Sandrine Bonnaire, sans discussion

La deuxième partie du récit se déroulant quelques années après la disparition de l’enfant, Sandrine Bonnaire a donné la réplique à deux acteurs différents, qui se sont partagé le rôle de son fils. Pablo Pauly incarne le personnage à l’âge adulte.

« J’ai eu le sentiment d’avoir un seul acteur en face de moi, a expliqué l’actrice au cours du même entretien. Jeremy n’avait jamais fait de cinéma, mais il s’est rapidement intégré. Et Pablo a calqué son jeu sur celui de Jeremy. »

Comptant aussi deux (beaux) longs métrages à titre de réalisatrice (Elle s’appelle Sabine et J’enrage de son absence), Sandrine Bonnaire a rapidement été choisie pour incarner la mère de l’un des garçons. Elle en était d’autant plus ravie qu’elle connaissait l’existence du projet et adore l’écriture de Pierre Lemaitre. Nicolas Boukhrief a d’ailleurs tenu à ce que le romancier participe au processus du choix des comédiens.

J’ai souhaité le faire avec Pierre parce que je ne voulais pas lui imposer des acteurs qu’il n’aurait pas imaginé jouer ses personnages. Sandrine, ce fut spontané. Il n’y a même pas eu de discussion tellement ça relevait de l’évidence !

Nicolas Boukhrief

L’actrice est heureuse du travail accompli dans Trois jours et une vie, mais concède avoir toujours un peu de mal à regarder un long métrage dans lequel elle joue une première fois.

« Bien sûr, ça fait partie de ce métier de se voir. Mais je ne vous cacherai pas qu’à un premier visionnement, on se regarde beaucoup, forcément.
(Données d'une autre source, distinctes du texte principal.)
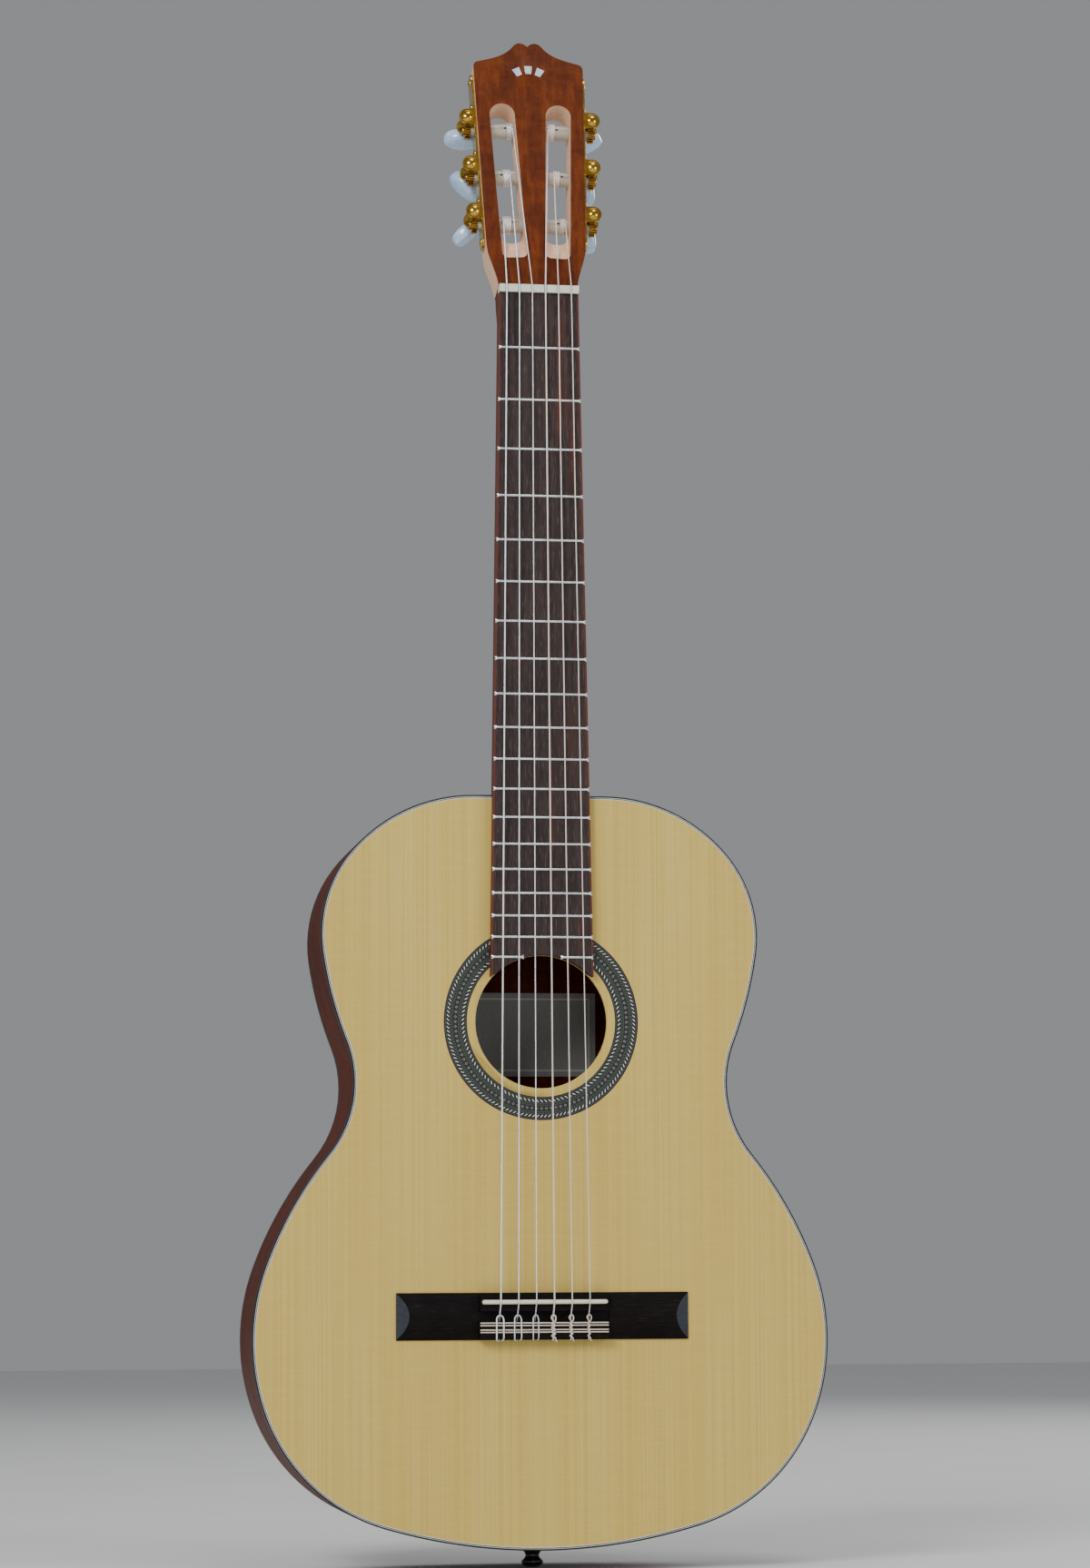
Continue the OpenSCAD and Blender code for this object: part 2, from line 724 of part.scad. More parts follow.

J’essaie pourtant de me l’interdire, dans le sens où j’essaie de regarder le film dans son ensemble. À l’époque où on pouvait voir des rushes [les scènes tournées au cours d’une journée], ça ne me faisait aucun souci, car nous pouvions alors voir l’ensemble de ce que nous avions fait ce jour-là. Il faut arriver à se détacher de soi-même pour ne plus voir que le personnage. Dans Trois jours et une vie, c’est l’histoire de Blanche, pas la mienne.
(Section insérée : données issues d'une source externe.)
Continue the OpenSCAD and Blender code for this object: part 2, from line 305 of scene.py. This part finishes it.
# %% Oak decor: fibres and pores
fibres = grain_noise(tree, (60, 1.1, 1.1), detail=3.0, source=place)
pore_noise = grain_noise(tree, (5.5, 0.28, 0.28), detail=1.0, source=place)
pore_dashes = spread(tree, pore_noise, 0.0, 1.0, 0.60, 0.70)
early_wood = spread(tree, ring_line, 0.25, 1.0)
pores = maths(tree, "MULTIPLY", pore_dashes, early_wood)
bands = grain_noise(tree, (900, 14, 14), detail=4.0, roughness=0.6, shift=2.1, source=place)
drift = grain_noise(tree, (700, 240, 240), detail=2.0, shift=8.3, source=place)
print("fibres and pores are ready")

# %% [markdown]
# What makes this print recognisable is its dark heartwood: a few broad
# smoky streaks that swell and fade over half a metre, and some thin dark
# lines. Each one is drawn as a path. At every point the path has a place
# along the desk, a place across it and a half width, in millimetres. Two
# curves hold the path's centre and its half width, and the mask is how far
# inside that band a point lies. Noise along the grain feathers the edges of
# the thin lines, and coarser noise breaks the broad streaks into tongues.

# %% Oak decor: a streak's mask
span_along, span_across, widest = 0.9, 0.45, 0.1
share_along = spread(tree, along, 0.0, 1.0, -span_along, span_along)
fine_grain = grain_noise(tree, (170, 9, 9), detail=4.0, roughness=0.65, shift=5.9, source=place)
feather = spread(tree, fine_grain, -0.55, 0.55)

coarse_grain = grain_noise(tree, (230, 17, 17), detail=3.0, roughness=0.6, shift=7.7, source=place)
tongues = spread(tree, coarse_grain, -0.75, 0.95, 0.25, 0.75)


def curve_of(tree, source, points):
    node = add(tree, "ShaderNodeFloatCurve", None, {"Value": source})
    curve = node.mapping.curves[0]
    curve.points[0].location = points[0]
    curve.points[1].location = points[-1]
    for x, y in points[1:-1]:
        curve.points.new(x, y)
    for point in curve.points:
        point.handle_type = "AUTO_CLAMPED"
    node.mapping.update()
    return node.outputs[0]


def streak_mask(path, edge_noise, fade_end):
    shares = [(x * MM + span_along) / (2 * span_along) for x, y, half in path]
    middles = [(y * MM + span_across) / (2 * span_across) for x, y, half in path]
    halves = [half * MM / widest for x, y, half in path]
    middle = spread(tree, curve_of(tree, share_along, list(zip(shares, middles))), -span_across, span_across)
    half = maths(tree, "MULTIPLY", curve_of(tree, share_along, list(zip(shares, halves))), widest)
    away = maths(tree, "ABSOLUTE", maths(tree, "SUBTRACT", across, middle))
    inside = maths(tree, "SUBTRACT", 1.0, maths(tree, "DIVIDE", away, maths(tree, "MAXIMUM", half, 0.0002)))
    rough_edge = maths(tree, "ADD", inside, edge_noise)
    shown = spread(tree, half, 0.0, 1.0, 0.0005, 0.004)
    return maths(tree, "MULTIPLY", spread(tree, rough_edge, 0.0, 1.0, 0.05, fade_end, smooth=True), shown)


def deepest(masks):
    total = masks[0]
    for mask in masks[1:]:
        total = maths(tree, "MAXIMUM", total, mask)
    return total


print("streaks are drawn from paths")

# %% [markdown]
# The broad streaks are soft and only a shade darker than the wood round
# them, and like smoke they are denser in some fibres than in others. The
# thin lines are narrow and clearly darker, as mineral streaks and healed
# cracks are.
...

« Cela dit, continue-t-elle, l’exercice est très intéressant parce qu’il prend un peu la forme d’une thérapie. Au fil des années, je me suis vue grandir, devenir mature, et maintenant, je me vois vieillir. Je trouve ça formidable parce que tout ça se passe en douceur. Ce n’est pas comme ressortir une vieille photo et se dire qu’on a pris un coup de vieux ! »

Nicolas Boukhrief sort de son côté ravi de son expérience, d’autant que Pierre Lemaitre est, dit-il, « hyper enchanté » de son film.

« C’est ce qu’il m’a dit en tout cas. Et comme on continue de se voir, j’ai tendance à croire que c’est vrai ! », conclut-il dans un rire.

Trois jours et une vie prendra l’affiche le 28 mai.